Task statement:
Every line in the listing below from the one with "return group;" through the one with "obj.matrix_world = world" is to be reproduced exactly, both ends included; leave out the rest.
§
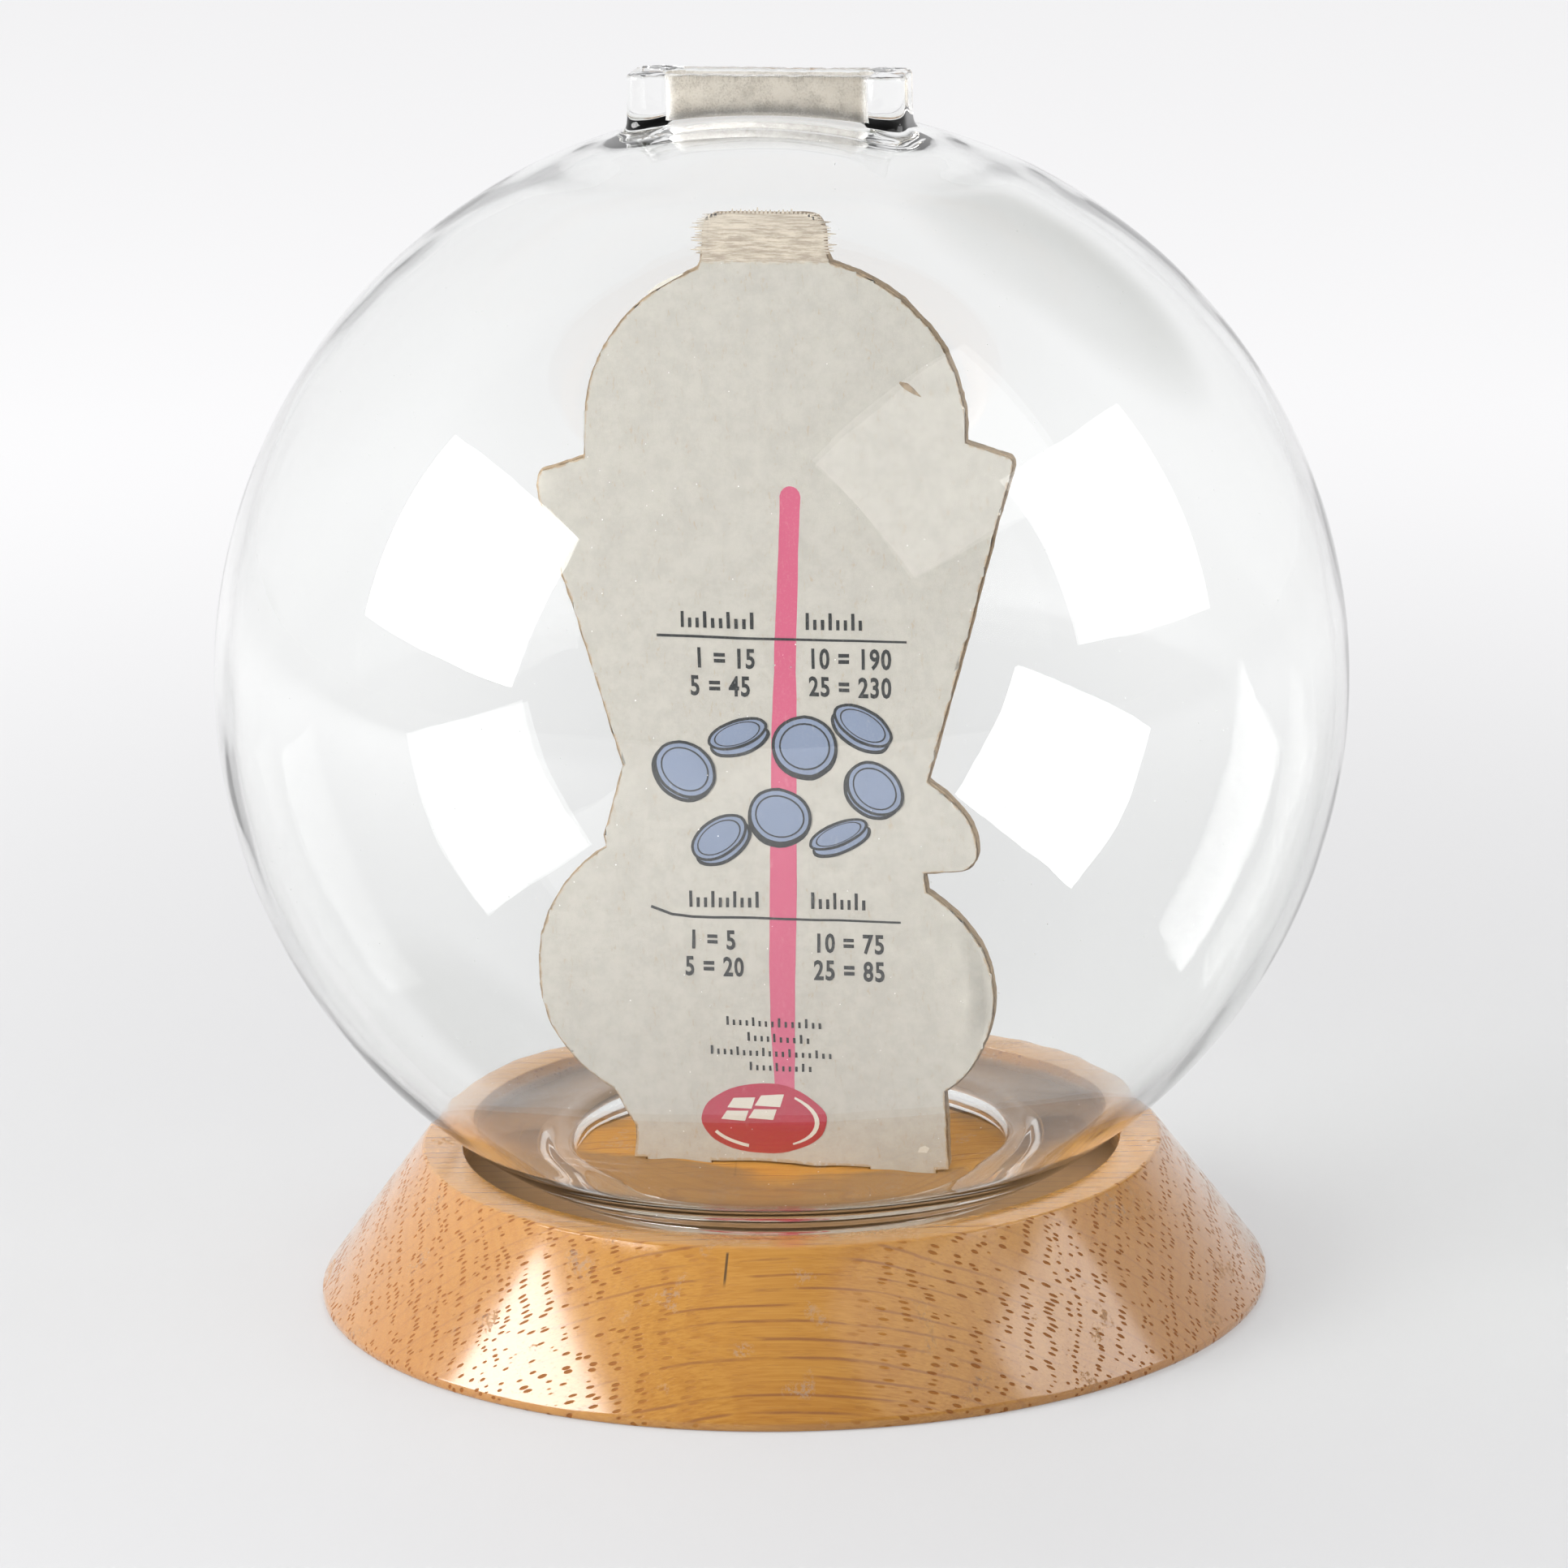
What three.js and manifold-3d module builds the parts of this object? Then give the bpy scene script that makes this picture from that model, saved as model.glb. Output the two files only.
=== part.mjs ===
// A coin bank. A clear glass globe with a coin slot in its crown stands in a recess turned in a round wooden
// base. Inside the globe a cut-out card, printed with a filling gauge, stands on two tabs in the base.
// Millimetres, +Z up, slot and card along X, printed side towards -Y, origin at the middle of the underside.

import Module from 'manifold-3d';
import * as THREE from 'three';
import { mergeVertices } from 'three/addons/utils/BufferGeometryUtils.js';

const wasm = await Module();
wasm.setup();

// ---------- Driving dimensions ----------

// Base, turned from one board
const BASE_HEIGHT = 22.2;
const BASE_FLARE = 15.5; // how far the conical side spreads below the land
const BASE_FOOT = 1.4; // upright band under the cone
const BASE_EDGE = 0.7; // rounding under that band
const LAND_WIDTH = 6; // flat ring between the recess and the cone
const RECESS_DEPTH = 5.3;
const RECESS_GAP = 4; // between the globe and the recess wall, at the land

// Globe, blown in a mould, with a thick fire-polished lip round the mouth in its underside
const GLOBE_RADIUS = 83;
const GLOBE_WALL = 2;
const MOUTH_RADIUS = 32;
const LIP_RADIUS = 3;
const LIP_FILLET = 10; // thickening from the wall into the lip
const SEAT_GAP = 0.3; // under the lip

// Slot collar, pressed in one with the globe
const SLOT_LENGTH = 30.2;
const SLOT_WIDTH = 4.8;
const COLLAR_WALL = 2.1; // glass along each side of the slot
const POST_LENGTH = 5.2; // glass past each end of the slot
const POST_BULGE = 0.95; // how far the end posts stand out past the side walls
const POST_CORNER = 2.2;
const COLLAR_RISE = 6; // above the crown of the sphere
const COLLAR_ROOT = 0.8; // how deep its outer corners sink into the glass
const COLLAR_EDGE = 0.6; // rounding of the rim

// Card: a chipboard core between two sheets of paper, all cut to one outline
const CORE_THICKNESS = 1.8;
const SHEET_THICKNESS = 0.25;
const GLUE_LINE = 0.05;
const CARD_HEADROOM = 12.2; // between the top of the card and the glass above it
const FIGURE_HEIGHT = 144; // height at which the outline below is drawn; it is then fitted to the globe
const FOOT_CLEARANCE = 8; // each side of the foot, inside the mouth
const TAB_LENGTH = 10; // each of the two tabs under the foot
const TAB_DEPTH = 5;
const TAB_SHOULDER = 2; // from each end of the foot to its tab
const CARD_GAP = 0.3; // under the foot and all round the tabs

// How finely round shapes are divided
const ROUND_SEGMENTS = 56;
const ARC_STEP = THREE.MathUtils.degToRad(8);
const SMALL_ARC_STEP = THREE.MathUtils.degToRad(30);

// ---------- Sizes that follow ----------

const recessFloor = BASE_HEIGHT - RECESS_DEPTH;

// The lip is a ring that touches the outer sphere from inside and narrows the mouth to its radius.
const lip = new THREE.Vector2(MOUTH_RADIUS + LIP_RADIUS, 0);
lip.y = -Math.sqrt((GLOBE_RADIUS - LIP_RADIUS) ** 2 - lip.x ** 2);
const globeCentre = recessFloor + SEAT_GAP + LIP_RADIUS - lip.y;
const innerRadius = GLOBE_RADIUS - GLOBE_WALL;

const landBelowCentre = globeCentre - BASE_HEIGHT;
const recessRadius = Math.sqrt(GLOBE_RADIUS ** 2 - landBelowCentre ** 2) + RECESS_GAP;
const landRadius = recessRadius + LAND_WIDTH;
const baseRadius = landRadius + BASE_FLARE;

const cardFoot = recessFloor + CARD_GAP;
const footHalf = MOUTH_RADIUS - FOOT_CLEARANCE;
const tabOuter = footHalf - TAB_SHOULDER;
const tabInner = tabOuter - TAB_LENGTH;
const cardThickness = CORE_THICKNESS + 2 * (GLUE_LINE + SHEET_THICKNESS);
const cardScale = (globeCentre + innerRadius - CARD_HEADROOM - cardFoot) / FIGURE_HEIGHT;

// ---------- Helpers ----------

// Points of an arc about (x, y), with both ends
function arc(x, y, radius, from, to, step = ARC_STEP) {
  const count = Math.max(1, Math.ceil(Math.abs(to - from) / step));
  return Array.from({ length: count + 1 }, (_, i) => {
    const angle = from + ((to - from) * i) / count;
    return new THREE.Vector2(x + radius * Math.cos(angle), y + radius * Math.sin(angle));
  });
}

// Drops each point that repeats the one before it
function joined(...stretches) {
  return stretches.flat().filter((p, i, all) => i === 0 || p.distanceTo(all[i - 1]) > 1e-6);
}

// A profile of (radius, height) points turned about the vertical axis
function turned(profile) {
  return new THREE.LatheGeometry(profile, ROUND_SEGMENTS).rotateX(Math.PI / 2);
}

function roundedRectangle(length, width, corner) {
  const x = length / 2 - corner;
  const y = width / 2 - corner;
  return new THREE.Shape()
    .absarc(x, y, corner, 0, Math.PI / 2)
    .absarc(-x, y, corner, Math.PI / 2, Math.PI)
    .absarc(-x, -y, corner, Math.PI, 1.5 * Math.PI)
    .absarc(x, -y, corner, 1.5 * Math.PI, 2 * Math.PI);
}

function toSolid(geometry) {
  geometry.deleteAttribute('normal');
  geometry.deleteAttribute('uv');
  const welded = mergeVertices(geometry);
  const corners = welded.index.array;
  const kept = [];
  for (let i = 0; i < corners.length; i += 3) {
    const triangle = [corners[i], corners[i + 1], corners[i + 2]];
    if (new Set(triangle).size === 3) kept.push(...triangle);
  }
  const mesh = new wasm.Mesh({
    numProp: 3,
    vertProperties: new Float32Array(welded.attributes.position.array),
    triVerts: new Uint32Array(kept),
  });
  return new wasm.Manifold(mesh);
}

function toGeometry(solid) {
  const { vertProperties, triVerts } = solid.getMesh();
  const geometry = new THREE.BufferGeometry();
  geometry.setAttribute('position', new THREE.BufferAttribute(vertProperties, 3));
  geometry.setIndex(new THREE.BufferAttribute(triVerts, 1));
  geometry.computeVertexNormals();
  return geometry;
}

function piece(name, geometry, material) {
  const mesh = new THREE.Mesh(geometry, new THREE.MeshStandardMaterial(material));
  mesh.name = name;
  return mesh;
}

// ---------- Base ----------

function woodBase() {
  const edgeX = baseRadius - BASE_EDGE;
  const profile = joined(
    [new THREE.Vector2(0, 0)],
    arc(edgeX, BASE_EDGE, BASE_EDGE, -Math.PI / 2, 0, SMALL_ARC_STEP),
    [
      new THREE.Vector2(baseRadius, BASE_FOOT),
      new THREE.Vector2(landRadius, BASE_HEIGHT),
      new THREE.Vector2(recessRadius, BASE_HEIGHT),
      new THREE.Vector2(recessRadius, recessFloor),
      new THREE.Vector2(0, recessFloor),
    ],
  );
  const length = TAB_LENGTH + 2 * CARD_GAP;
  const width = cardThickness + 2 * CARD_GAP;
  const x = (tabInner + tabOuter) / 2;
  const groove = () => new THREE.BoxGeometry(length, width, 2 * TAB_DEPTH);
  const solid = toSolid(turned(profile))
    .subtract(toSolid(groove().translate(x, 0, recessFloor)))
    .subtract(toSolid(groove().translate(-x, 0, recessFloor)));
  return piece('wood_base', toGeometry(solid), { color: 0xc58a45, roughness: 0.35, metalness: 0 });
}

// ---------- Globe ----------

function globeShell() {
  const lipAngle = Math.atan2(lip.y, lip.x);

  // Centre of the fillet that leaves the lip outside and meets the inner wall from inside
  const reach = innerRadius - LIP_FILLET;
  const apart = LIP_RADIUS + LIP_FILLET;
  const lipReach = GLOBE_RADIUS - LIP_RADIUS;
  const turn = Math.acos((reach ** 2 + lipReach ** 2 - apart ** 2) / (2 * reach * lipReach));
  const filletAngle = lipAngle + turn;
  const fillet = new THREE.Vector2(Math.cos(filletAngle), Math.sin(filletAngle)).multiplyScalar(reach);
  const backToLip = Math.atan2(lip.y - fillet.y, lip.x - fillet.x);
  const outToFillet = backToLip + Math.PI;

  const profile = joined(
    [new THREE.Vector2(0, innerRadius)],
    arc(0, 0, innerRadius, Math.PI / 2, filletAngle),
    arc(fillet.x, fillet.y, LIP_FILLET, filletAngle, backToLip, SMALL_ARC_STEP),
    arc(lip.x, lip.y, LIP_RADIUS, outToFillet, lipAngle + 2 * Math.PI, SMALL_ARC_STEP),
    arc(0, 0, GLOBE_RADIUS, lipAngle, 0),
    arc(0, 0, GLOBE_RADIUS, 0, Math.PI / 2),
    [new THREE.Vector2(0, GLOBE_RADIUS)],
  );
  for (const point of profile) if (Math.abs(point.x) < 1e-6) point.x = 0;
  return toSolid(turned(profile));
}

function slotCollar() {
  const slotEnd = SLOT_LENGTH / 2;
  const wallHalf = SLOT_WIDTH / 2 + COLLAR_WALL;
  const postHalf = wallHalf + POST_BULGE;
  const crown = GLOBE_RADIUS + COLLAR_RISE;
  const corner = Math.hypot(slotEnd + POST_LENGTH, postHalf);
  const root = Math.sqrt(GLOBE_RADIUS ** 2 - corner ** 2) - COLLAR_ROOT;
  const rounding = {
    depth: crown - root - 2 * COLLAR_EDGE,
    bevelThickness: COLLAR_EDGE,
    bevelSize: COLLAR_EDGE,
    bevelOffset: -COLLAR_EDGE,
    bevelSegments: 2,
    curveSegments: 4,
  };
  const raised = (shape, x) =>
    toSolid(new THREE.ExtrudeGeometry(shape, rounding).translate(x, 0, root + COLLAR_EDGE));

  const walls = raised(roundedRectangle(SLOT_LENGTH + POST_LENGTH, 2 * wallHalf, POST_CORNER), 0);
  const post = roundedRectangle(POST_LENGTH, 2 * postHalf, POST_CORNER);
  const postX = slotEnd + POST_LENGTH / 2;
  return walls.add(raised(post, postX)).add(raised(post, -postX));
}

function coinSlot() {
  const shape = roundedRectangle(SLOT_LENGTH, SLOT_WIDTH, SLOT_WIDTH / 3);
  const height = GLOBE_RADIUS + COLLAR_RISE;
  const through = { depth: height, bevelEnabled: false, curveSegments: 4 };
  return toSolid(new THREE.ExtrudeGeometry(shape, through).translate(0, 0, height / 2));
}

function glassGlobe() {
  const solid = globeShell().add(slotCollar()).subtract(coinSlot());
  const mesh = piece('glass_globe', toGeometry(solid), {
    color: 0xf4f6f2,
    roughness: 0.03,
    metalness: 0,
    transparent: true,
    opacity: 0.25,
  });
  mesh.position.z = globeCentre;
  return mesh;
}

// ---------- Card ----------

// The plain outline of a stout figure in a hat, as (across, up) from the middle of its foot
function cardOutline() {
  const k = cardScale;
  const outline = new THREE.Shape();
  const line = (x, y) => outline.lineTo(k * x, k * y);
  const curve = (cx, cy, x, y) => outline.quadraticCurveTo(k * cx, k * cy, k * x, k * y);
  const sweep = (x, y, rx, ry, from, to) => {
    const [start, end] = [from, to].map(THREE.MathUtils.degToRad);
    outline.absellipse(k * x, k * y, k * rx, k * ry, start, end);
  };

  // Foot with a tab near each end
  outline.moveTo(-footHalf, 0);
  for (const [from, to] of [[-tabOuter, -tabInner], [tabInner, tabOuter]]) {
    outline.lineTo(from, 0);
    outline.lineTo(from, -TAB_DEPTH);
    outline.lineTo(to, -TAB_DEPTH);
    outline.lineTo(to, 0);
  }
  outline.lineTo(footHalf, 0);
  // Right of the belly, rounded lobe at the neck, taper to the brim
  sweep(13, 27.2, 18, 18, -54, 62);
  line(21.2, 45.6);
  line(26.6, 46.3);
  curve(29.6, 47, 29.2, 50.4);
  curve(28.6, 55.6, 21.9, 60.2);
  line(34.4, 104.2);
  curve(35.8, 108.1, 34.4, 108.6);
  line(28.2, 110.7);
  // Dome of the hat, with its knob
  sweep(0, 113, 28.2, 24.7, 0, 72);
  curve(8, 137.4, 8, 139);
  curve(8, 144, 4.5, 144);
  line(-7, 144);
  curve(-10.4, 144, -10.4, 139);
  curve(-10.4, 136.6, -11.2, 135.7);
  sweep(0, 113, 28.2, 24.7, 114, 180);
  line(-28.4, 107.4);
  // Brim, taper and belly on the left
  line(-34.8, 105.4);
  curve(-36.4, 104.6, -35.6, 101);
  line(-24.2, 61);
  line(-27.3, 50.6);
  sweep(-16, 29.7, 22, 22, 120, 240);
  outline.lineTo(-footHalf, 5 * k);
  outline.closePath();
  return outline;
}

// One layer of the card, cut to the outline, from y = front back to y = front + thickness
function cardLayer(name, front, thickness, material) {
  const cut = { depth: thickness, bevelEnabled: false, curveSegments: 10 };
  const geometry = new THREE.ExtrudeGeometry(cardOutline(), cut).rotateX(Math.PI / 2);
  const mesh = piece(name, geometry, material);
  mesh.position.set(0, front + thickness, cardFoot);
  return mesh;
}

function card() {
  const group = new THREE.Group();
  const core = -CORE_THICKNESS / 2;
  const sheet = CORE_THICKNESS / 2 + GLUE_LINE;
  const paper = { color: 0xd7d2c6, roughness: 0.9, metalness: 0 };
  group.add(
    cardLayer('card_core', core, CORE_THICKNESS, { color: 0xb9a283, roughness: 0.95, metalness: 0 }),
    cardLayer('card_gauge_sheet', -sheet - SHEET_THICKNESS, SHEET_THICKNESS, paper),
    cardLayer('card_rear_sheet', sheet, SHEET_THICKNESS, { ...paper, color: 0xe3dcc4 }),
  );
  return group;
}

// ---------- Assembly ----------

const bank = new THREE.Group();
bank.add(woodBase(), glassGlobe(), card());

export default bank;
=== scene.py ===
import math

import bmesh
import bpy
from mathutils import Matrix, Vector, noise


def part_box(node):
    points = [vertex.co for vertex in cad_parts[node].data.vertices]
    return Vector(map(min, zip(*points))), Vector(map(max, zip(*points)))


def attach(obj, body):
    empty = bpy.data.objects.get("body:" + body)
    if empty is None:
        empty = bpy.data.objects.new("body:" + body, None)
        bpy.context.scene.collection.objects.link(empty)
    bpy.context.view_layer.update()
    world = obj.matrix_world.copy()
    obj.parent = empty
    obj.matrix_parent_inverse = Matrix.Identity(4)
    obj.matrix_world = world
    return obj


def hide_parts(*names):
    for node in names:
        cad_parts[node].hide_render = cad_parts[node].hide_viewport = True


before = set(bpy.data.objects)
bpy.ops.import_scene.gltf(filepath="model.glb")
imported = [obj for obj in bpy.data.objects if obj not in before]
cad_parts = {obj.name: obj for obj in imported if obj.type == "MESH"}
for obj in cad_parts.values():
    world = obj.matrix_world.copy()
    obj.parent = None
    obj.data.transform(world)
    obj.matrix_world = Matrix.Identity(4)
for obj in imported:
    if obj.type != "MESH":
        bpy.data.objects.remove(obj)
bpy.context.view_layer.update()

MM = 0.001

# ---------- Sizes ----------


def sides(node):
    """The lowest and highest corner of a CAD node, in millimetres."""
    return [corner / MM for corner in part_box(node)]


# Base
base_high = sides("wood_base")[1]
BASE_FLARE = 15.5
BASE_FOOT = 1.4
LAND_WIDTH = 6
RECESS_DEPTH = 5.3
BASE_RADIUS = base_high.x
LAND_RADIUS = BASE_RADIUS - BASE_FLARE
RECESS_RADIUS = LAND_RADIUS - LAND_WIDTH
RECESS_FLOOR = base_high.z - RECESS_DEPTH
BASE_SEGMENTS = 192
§
Solution:
  return group;
}

// ---------- Assembly ----------

const bank = new THREE.Group();
bank.add(woodBase(), glassGlobe(), card());

export default bank;
=== scene.py ===
import math

import bmesh
import bpy
from mathutils import Matrix, Vector, noise


def part_box(node):
    points = [vertex.co for vertex in cad_parts[node].data.vertices]
    return Vector(map(min, zip(*points))), Vector(map(max, zip(*points)))


def attach(obj, body):
    empty = bpy.data.objects.get("body:" + body)
    if empty is None:
        empty = bpy.data.objects.new("body:" + body, None)
        bpy.context.scene.collection.objects.link(empty)
    bpy.context.view_layer.update()
    world = obj.matrix_world.copy()
    obj.parent = empty
    obj.matrix_parent_inverse = Matrix.Identity(4)
    obj.matrix_world = world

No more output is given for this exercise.